The Bureau of Labor Statistics (BLS) projects about 81,000 openings for electricians each year on average over the 2024–2034 decade, and about 44,000 openings each year for plumbers, pipefitters, and steamfitters. Many of those openings will result from workers retiring.
In other words, the supply of skilled tradespeople is unlikely to meet the demand.
When public systems waste field time with avoidable delays, conflicting interpretations, or clumsy scheduling, they are straining skilled labor capacity that’s already scarce. That hurts contractors—and slows the very public goals those same jurisdictions claim to care about.
What cities and governments should do better.
To restate: nobody is asking to do away with the rules.

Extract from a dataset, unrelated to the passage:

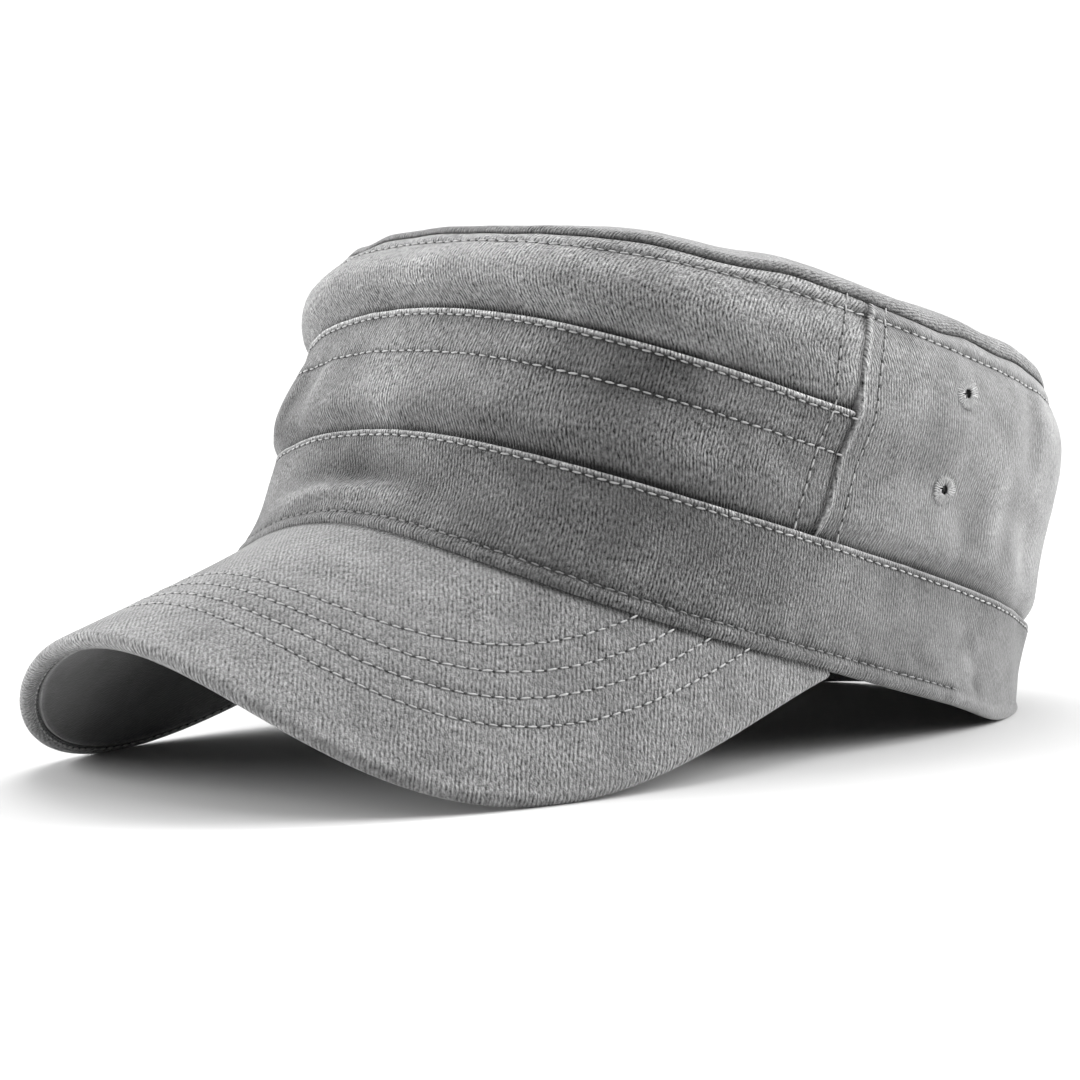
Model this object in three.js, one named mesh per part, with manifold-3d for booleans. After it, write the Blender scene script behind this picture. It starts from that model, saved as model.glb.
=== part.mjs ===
import * as THREE from "three";
import { mergeVertices } from "three/addons/utils/BufferGeometryUtils.js";
import Module from "manifold-3d";

// A washed cotton patrol cap, in millimetres. +X is the wearer's left, the peak points along -Y, +Z is up.
// It is built level, as it is worn, and then tipped on to its rest: the two lobes of the peak and the
// two rear corners of the band. A turn is an angle in degrees round the crown, from the wearer's left
// towards the peak. A level counts the crown's storeys from its foot: the band is 0 to 1, the middle
// panel 1 to 2 and the upper panel 2 to 3.

// Crown, measured on its outside
const HALF_WIDTH = 84.3;
const FRONT_REACH = 102;
const BACK_REACH = 101.5;
const BAND_HEIGHT = 29.4;
const MIDDLE_HEIGHT = 29.3;
const UPPER_HEIGHT = 26.8;
const FRONT_RISE = 14.7;
const DOME_HEIGHT = 12;
const FRONT_ROLL = 1.5;
const BACK_ROLL = 4.5;
const BACK_ARCH = 2.5;

// Cloth
const BAND_WALL = 1.6;
const PANEL_WALL = 1.2;
const LAP = 6;
const GAP = 0.3;
const FOLD_DEPTH = 2;
const CORNER_SAG = 1.8;
const CORNER_TURN = -29;
const CORNER_SPREAD = 9;
const REST_FLAT = 1.2;

// Side seams and air holes
const SEAM_TURN = 16;
const EYELET_TURN = -6;
const EYELET_RADIUS = 4.3;
const EYELET_HOLE = 1.25;
const EYELET_THICKNESS = 2.2;

// Peak: its slope at the front and the turn where its edge meets the crown are in degrees
const PEAK_LENGTH = 68.5;
const PEAK_THICKNESS = 4;
const PEAK_END_THICKNESS = 2.8;
const PEAK_COVER_WALL = 2.5;
const PEAK_RIM = 3.5;
const PEAK_SLOPE = 33;
const PEAK_END_TURN = 9;
const PEAK_SPREAD = 0.83;
const PEAK_DROOP = 2.1;
const PEAK_FULLNESS = 4.8;
const PEAK_SHOULDER = 0.92;

const FABRIC = { color: 0x757575, roughness: 0.92, metalness: 0 };
const THREAD = { color: 0xa3a3a3, roughness: 0.85, metalness: 0 };
const UNDERSIDE = { color: 0x5c5c5c, roughness: 0.95, metalness: 0 };

// Level sections of the crown. width, front and back are shares of its half width and reaches, the two
// rises are shares of FRONT_RISE, arch is the power that sharpens the rise towards the front, and oval is
// the power of the section's outline, where 2 would be an ellipse.
const SECTIONS = [
  { level: 0, width: 1, front: 1, back: 1, frontRise: 1, backRise: 1, arch: 4, oval: 2.46 },
  { level: 0.5, width: 0.976, front: 0.952, back: 1.002, frontRise: 0.82, backRise: 0.4, arch: 3.5, oval: 2.48 },
  { level: 1, width: 0.975, front: 0.935, back: 1.013, frontRise: 0.638, backRise: -0.14, arch: 3.1, oval: 2.48 },
  { level: 1.25, width: 0.994, front: 0.945, back: 1.004, frontRise: 0.643, backRise: -0.1, arch: 2.7, oval: 2.5 },
  { level: 1.65, width: 1.008, front: 0.911, back: 1.007, frontRise: 0.66, backRise: -0.1, arch: 2.5, oval: 2.43 },
  { level: 2, width: 1.033, front: 0.873, back: 0.996, frontRise: 0.734, backRise: 0.04, arch: 2.6, oval: 2.44 },
  { level: 2.3, width: 1.04, front: 0.907, back: 0.992, frontRise: 0.61, backRise: 0.12, arch: 2.5, oval: 2.47 },
  { level: 2.6, width: 1.034, front: 0.901, back: 0.98, frontRise: 0.43, backRise: 0.2, arch: 2.4, oval: 2.44 },
  { level: 3, width: 1, front: 0.833, back: 0.936, frontRise: 0.215, backRise: 0.32, arch: 2.1, oval: 2.3 },
];

// Soft folds of the cloth. lean is the angle from upright in degrees, towards the peak at the top. Length
// and width are shares of the crown's height, and depth is a share of FOLD_DEPTH, outwards where positive.
const FOLDS = [
  { turn: 96, level: 0.36, lean: 90, length: 0.62, width: 0.045, depth: 0.45 },
  { turn: 92, level: 0.58, lean: 90, length: 0.75, width: 0.07, depth: -0.4 },
  { turn: 112, level: 1.36, lean: -32, length: 0.36, width: 0.06, depth: -0.8 },
  { turn: 121, level: 1.45, lean: -28, length: 0.4, width: 0.07, depth: 0.6 },
  { turn: 101, level: 1.3, lean: -50, length: 0.34, width: 0.07, depth: 0.5 },
  { turn: 60, level: 1.35, lean: -55, length: 0.4, width: 0.08, depth: -0.4 },
  { turn: -24.5, level: 2.35, lean: 8, length: 0.55, width: 0.06, depth: -0.75 },
  { turn: -31, level: 1.5, lean: 34, length: 0.45, width: 0.07, depth: -0.8 },
  { turn: -37, level: 2.2, lean: 6, length: 0.6, width: 0.1, depth: 0.35 },
  { turn: -14, level: 1.5, lean: 12, length: 0.45, width: 0.09, depth: -0.5 },
  { turn: -20, level: 0.6, lean: 30, length: 0.3, width: 0.06, depth: -0.45 },
  { turn: -62, level: 1.6, lean: -14, length: 0.7, width: 0.11, depth: -0.7 },
  { turn: -96, level: 2, lean: 9, length: 0.75, width: 0.12, depth: 0.7 },
  { turn: -124, level: 1.5, lean: 20, length: 0.6, width: 0.1, depth: -0.75 },
  { turn: -158, level: 2, lean: -12, length: 0.6, width: 0.09, depth: -0.6 },
];

// Where each air hole sits up the crown
const EYELET_ROWS = [
  { name: "upper", level: 2.51 },
  { name: "lower", level: 1.67 },
];

// How finely each form is divided
const TURN_STEP = 5;
const LEVEL_STEP = 0.2;
const PEAK_COLUMNS = 42;
const PEAK_ROWS = 7;
const DOME_SHARES = [1, 0.994, 0.98, 0.95, 0.85, 0.65, 0.35, 0];
const RING_SIDES = 16;
const RING_SECTION = 8;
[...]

The answer is to design and administer them in a way that reflects the way work actually happens.
Permitting should be more predictable; review timelines clearer. Departments should be aligned so that applicants don’t have to resolve contradictions between agencies.
Inspection scheduling should reflect the reality that contractors are coordinating labor, customers, and other trades in real time. Digital systems should reduce friction, not create a second layer of clerical work.
HUD’s report is useful here because it cites existing efforts by state, local, and tribal jurisdictions that are already working to reduce barriers and increase supply.
That’s the good news. Better systems are possible, and some places are already proving it.
The bigger mistake.
Governments and cities tend to underestimate how tightly time, sequencing, labor, and cash flow are connected.
A delay in one permitting office can ripple through an entire job. Vague requirements can force expensive workarounds. Delays caused by rigid processes can waste skilled labor that’s already in short supply.
If public leaders want more housing, improved infrastructure and stronger local economies, they should design their rules with that reality in mind.